> _GIVEN ENTRIES_:
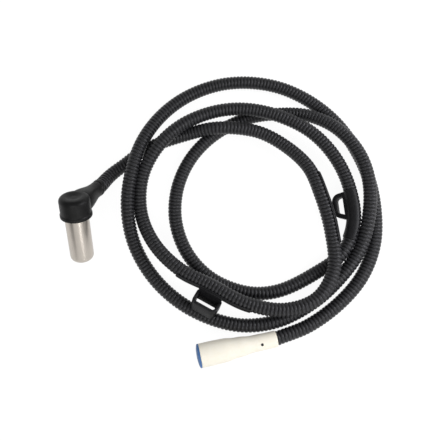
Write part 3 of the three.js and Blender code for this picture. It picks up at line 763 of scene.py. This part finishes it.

--

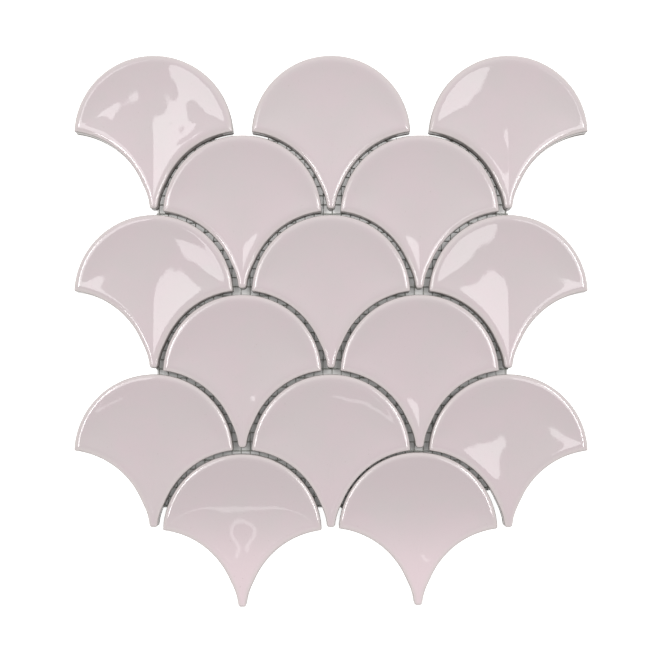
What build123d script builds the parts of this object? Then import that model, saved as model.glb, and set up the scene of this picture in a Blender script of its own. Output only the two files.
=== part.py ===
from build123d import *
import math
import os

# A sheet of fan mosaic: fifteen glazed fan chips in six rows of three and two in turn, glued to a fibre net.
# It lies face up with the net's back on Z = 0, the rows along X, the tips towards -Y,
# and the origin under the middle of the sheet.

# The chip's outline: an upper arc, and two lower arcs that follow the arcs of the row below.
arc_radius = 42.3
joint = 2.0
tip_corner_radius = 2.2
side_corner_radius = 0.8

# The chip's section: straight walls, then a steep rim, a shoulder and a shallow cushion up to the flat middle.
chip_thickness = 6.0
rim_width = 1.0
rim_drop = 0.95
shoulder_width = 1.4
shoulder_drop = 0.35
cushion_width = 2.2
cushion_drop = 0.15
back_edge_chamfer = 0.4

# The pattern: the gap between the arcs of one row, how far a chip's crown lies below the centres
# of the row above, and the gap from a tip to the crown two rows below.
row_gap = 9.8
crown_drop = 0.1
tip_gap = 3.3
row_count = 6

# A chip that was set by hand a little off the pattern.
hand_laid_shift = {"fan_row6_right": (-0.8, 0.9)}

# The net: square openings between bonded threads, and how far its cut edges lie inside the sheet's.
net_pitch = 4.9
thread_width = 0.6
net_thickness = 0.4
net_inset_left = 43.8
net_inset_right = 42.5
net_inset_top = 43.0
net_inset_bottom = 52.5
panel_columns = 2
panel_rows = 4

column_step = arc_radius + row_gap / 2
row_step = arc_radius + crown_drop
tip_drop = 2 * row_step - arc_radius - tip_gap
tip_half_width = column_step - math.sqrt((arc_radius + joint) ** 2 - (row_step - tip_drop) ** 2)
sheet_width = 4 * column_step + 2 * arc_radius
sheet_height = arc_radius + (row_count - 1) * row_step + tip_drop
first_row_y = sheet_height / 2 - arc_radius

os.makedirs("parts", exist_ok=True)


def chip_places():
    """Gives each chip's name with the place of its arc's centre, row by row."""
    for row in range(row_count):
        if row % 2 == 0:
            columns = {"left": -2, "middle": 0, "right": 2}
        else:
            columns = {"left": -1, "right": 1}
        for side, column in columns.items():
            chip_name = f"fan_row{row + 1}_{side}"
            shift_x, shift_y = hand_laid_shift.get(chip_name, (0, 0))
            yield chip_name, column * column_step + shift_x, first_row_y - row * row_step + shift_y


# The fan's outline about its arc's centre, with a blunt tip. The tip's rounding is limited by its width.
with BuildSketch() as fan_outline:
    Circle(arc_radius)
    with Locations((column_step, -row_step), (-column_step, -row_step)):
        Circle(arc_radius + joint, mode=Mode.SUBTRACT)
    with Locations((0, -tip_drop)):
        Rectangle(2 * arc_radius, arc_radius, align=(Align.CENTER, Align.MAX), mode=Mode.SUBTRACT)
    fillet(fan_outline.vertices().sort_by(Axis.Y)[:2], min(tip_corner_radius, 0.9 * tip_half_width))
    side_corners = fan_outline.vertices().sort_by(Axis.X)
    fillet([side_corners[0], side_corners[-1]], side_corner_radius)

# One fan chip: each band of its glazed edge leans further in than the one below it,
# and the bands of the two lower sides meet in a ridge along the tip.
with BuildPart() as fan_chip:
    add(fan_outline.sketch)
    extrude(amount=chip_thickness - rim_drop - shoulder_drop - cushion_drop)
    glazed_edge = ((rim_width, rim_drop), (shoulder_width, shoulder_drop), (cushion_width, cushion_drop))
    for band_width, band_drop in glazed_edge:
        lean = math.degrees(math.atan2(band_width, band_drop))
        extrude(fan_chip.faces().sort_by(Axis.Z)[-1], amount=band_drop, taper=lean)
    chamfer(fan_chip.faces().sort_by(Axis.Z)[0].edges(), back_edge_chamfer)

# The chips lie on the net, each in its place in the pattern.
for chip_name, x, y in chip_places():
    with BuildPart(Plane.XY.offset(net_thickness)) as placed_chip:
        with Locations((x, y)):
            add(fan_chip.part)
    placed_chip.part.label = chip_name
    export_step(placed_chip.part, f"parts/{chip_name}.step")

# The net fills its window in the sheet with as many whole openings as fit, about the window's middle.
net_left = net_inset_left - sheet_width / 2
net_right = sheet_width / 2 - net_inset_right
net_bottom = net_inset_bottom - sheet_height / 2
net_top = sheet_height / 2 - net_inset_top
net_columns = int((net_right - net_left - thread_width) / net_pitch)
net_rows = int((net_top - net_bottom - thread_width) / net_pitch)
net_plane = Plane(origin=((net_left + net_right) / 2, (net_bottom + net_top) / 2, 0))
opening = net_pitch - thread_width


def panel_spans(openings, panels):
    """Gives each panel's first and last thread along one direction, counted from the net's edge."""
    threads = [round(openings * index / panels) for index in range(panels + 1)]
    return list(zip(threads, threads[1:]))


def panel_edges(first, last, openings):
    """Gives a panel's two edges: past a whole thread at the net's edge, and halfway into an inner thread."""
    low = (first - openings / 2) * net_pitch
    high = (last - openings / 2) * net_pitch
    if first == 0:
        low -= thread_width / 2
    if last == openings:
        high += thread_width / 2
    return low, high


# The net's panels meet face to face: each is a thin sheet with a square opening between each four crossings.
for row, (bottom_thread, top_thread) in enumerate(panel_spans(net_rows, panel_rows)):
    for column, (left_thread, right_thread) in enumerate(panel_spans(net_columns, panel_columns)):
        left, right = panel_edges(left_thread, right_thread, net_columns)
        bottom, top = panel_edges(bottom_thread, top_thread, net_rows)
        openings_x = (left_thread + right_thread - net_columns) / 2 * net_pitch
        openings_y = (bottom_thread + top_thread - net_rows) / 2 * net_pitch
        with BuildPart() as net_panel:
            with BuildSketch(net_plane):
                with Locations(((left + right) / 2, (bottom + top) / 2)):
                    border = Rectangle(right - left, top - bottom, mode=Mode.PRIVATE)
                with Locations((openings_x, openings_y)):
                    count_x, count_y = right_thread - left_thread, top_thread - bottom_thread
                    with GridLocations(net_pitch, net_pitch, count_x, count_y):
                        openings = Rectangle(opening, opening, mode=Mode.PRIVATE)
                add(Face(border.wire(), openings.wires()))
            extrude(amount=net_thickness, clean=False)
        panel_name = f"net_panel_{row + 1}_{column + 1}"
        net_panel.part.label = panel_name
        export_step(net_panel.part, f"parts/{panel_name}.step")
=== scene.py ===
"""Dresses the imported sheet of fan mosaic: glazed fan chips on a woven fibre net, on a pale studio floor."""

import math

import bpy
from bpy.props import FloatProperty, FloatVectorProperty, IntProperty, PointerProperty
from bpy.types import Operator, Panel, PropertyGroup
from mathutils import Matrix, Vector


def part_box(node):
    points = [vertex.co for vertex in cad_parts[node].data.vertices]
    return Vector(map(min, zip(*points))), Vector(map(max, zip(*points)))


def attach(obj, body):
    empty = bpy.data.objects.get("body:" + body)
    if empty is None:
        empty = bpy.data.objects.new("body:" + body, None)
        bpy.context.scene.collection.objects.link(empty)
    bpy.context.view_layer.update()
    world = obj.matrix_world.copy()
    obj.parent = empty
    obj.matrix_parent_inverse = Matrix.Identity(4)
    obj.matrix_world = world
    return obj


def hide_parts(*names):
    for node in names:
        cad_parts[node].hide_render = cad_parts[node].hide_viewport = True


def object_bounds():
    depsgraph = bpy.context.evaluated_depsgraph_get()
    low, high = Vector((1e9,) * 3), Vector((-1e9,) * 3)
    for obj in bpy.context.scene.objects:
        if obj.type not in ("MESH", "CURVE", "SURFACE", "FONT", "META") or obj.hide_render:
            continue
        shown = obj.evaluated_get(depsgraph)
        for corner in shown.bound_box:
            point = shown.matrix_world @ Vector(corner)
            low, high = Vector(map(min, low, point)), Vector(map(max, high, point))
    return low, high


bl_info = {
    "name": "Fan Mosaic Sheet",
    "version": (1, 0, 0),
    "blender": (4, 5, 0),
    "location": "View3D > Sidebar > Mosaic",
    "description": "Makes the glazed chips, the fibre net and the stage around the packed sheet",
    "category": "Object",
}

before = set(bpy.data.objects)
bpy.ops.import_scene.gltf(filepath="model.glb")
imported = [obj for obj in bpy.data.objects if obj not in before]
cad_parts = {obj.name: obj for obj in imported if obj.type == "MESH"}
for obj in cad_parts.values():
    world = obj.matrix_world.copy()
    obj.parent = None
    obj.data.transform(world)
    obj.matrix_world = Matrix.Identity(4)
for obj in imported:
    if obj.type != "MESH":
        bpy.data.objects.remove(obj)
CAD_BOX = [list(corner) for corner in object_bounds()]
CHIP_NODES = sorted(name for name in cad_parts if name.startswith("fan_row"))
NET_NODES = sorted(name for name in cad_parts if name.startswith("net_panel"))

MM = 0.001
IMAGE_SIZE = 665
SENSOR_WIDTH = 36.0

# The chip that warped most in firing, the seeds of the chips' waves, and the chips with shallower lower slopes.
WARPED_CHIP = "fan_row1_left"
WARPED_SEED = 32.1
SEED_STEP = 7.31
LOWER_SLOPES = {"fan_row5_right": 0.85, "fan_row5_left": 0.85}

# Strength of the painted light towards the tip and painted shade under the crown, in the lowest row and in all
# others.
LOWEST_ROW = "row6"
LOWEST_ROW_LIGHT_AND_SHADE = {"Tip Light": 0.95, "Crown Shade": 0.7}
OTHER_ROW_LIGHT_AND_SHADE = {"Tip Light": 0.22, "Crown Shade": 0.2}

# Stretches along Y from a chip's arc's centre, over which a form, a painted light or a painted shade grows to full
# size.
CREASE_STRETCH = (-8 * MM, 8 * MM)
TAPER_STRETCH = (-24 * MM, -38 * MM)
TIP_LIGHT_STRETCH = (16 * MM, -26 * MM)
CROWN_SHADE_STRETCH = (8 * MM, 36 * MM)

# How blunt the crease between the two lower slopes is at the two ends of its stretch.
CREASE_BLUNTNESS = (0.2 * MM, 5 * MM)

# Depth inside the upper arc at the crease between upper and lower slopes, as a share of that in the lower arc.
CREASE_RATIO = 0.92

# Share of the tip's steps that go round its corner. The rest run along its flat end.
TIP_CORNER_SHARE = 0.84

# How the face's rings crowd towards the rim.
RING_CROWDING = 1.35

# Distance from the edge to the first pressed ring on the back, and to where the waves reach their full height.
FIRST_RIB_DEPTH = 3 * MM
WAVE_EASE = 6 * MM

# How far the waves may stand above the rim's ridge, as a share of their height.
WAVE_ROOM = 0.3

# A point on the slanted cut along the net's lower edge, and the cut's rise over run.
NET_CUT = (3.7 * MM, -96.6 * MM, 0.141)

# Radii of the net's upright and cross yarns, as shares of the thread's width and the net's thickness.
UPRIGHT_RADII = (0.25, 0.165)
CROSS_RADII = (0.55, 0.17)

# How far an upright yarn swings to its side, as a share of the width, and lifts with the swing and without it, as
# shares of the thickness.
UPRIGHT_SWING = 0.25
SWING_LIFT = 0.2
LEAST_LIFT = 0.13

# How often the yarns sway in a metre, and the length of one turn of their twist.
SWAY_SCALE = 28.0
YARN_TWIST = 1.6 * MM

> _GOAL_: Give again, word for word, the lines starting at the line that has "openings_x = (left_thread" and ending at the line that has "if empty is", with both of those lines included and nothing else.

> _TASK SOLUTION_:
        openings_x = (left_thread + right_thread - net_columns) / 2 * net_pitch
        openings_y = (bottom_thread + top_thread - net_rows) / 2 * net_pitch
        with BuildPart() as net_panel:
            with BuildSketch(net_plane):
                with Locations(((left + right) / 2, (bottom + top) / 2)):
                    border = Rectangle(right - left, top - bottom, mode=Mode.PRIVATE)
                with Locations((openings_x, openings_y)):
                    count_x, count_y = right_thread - left_thread, top_thread - bottom_thread
                    with GridLocations(net_pitch, net_pitch, count_x, count_y):
                        openings = Rectangle(opening, opening, mode=Mode.PRIVATE)
                add(Face(border.wire(), openings.wires()))
            extrude(amount=net_thickness, clean=False)
        panel_name = f"net_panel_{row + 1}_{column + 1}"
        net_panel.part.label = panel_name
        export_step(net_panel.part, f"parts/{panel_name}.step")
=== scene.py ===
"""Dresses the imported sheet of fan mosaic: glazed fan chips on a woven fibre net, on a pale studio floor."""

import math

import bpy
from bpy.props import FloatProperty, FloatVectorProperty, IntProperty, PointerProperty
from bpy.types import Operator, Panel, PropertyGroup
from mathutils import Matrix, Vector


def part_box(node):
    points = [vertex.co for vertex in cad_parts[node].data.vertices]
    return Vector(map(min, zip(*points))), Vector(map(max, zip(*points)))


def attach(obj, body):
    empty = bpy.data.objects.get("body:" + body)
    if empty is None:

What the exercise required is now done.